Si Paul Signac est de treize ans l’aîné d’Henri Person, plusieurs passions communes réunissent les deux hommes : la peinture, bien entendu, mais aussi la navigation, leur seconde passion, qui va renforcer leur amitié. Ils ont encore en commun l’amour de Saint-Tropez, où ils se sont tous deux ancrés naturellement. Ensemble, ils vont caboter de port en port ou se rendent sur le motif pour peindre côte à côte des travaux qu’ils s’amusent ensuite à comparer. Dès 1905, les œuvres de Person montrent déjà son adhésion à la technique du divisionnisme et l’influence des théories de Signac. En 1906, Henri Person fit l’acquisition du bateau l'Henriette II. L’année suivante, il entreprit avec Paul Signac un voyage à Constantinople, qui marqua une étape importante dans son travail. Les deux artistes possédèrent après ce voyage un bateau en commun, le Sinbad, et entretinrent une correspondance suivie toute leur vie.
Cet exceptionnel ensemble a été conservé dans la famille d’Henri Person jusqu’à aujourd’hui.
Au cours de ces lettres, dans lesquelles la navigation, Saint-Tropez et la peinture occupent une place prépondérante, Signac évoque le Var, ses différents bateaux (le Sinbad, le Balkis, le Ville-d’Honolulu), le yachting et les clubs qu'il fréquente, des voyages navals ou en automobile qu'il a faits, il donne des nouvelles de sa compagne Jeanne et de sa fille Ginette, en demande de Germaine Person et de connaissances communes, de la capitale comme de la Provence, etc.

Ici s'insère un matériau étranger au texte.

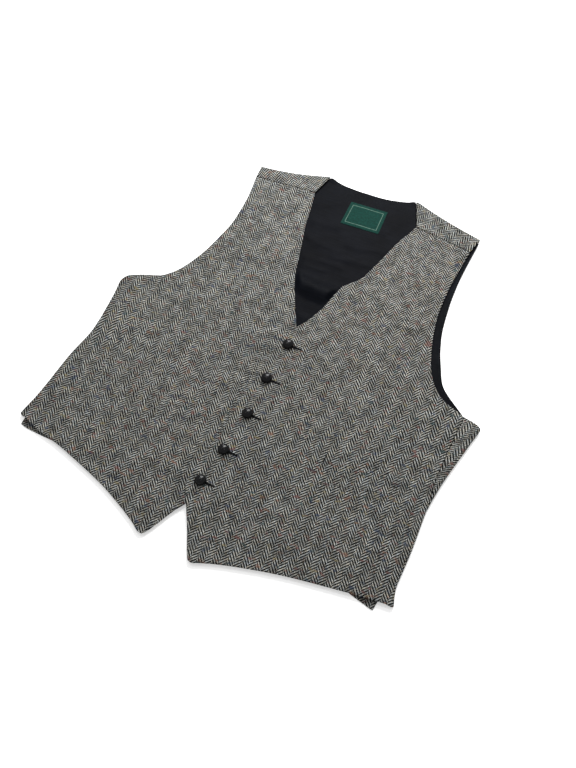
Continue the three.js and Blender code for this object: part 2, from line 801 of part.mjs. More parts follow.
const rightFront = frontSheet(RIGHT_FRONT, frontHeight).wall(CLOTH);
const leftFrontUncut = frontSheet(LEFT_FRONT, lappedHeight).wall(CLOTH);
const keyholes = wasm.Manifold.union(BUTTONS.map(keyhole));
const leftFront = fromManifold(toManifold(leftFrontUncut).subtract(keyholes));
const lining = wasm.Manifold.extrude([liningOutline()], LINING).translate([0, 0, LINING_BOTTOM]);
const labelOutline = LABEL_CORNERS.map((corner) => [corner.x, corner.y]);
const label = wasm.Manifold.extrude([labelOutline], LABEL).translate([0, 0, LINING_TOP + LAYER_GAP]);

const pieces = [
  { name: "back", geometry: backSheet().wall(CLOTH), material: TWEED },
  { name: "back_lining", geometry: fromManifold(lining), material: SATIN },
  { name: "right_front", geometry: rightFront, material: TWEED },
  { name: "left_front", geometry: leftFront, material: TWEED },
  { name: "right_welt", geometry: weltWall(RIGHT_POCKET, rightFront), material: TWEED },
  { name: "left_welt", geometry: weltWall(LEFT_POCKET, leftFrontUncut), material: TWEED },
  { name: "neck_label", geometry: fromManifold(label), material: WOVEN_LABEL },
];
BUTTONS.forEach((button, i) => {
  const geometry = fromManifold(buttonBody(button, rightFront, leftFrontUncut));
  pieces.push({ name: `button_${i + 1}`, geometry, material: LEATHER });
});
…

Signac donne aussi à Person des conseils pratiques sur la technique picturale, émet des encouragements ou des remarques sur le métier de peintre, comme dans ce passage : « Oui, peintre, je voudrais vous voir faire une toile de 100 – ou de 120. Pourquoi me parler de vos anciens Salons ? Il ne s’agit pas de faire une grande toile, pour la surface. Mais je vous vois sortir de vos formats habituels. Cela vous forcerait à introduire : 1° plusieurs centres d’harmonie, 2° une variété plus grande d’éléments, 3° des contrastes plus sensibles, 4° une composition plus cherchée, donc de nouveaux équilibres etc. etc. […] Je me suis toujours très bien trouvé de cet exercice, après quoi je constatais un progrès… fruit d’une conquête, d’un effort nouveaux… » [n°3]. Dans une autre lettre : « Faites une grande toile… 1m50 au moins. Vous verrez quels progrès cela vous assurera – et comme cela vous amusera […] » [n°27].

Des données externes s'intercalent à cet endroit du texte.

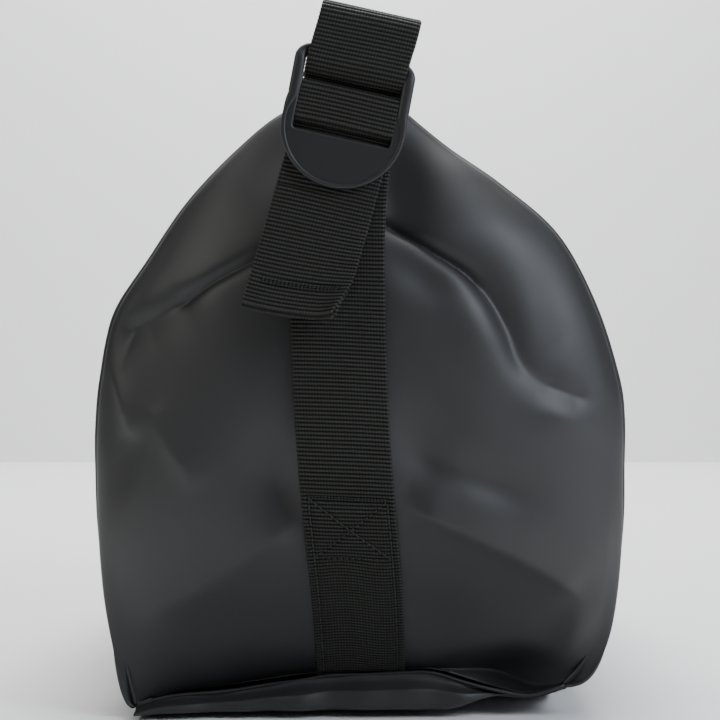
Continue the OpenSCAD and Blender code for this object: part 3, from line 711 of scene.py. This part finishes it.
def end_strap_ribbon(grid):
    """The end strap's ribbon: on the end panel up to the boxed cross, then free to behind the ladder bar."""
    z = np.linspace(17.5, 245, 300)
    clear = WEB_T / 2 + 0.3
    lies = [np.interp(z, *panel_columns(grid, dx).T) for dx in (-17, -9, 0, 9, 17)]
    y = np.min(lies, axis=0) - clear
    free = LOCK_AT[1] + TURN_R
    lift = smooth_step(z, 96, 125)
    y = y * (1 - lift) + np.minimum(y, -(SEAM_Y + END_BULGE) - clear) * lift
    share = smooth_step(z, 150, 236)
    y = y * (1 - share) + free * share
    centre = resample(np.stack([strap_x(z), y, z], axis=1), 0.28)
    lean = np.radians(strap_lean(centre[:, 2]))
    return Ribbon(centre, np.stack([np.cos(lean), 0 * lean, -np.sin(lean)], axis=1))


# ---------------------------------------------------------------- materials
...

Dans ce domaine comme dans celui des bateaux, il demande souvent à Person des services : de lui envoyer « un tube de blanc d’argent à l’ambre » [n°13], de lui prêter un cadre pour le Salon des Indépendants ou de lui en faire confectionner un selon des directives précises [n°14], par exemple.
Le peintre néo-impressionniste évoque Henri-Edmond Cross (« de la peinture avec un grand P » [n°4]), Pierre Bonnard, Maurice de Vlaminck et bien d'autres artistes. Il mentionne Cézanne au détour d’une remarque sur son végétarianisme : « Je vous jure que ces fruits atteignent au style, par leur saveur et leur puissance. C’est comme si on admirait un Cézanne. Et quel régal pour le pauvre végétarien que je suis » [n°27].
Deux lettres sont ornées d’un dessin autographe de Paul Signac – un paysage au crayon sur une carte-lettre [n°9] (7 x 11 cm) et une vue à l’encre figurant le Ville-d’Honolulu [n°10] (6 x 13,5 cm), au-dessus duquel il a lui-même écrit : « Ça ressemble à une illustration du Voyage de Bougainville » – et sept autres lettres comportent un croquis de sa main, relatif à la navigation le plus souvent – le chavirement d’un chalutier [n°18], un plan de village [n°55], une barque [n°59], une coupe de la Henriette II [n°66], un canot [n°78], un gouvernail et un fond de cale [n°94], ou deux schémas d’accident naval [n°96].
On joint 6 lettres de Signac (18 pp.) à Germaine Person, l’épouse d’Henri, à cet ensemble, qui comprend donc au total 84 lettres et 5 cartes postales autographes de Paul Signac (environ 326 pages manuscrites). Sont jointes, en outre, une l.a.s. d'Henri Person [n°8], trois l.a.s. de Jeanne Desgrange (1877-1958), la compagne de Signac [nos 100, 101, 104], et une l.a.s. enfantine de Ginette Signac, leur fille [n°105].
9 lettres incomplètes du début ou de la fin (nos 10, 20, 28, 38, 50 bis, 55, 87, 95, 98) ; quelques menus défauts ne gênant pas la lecture, petit trou dans deux lettres touchant un mot [n°58] ou un caractère [n°67].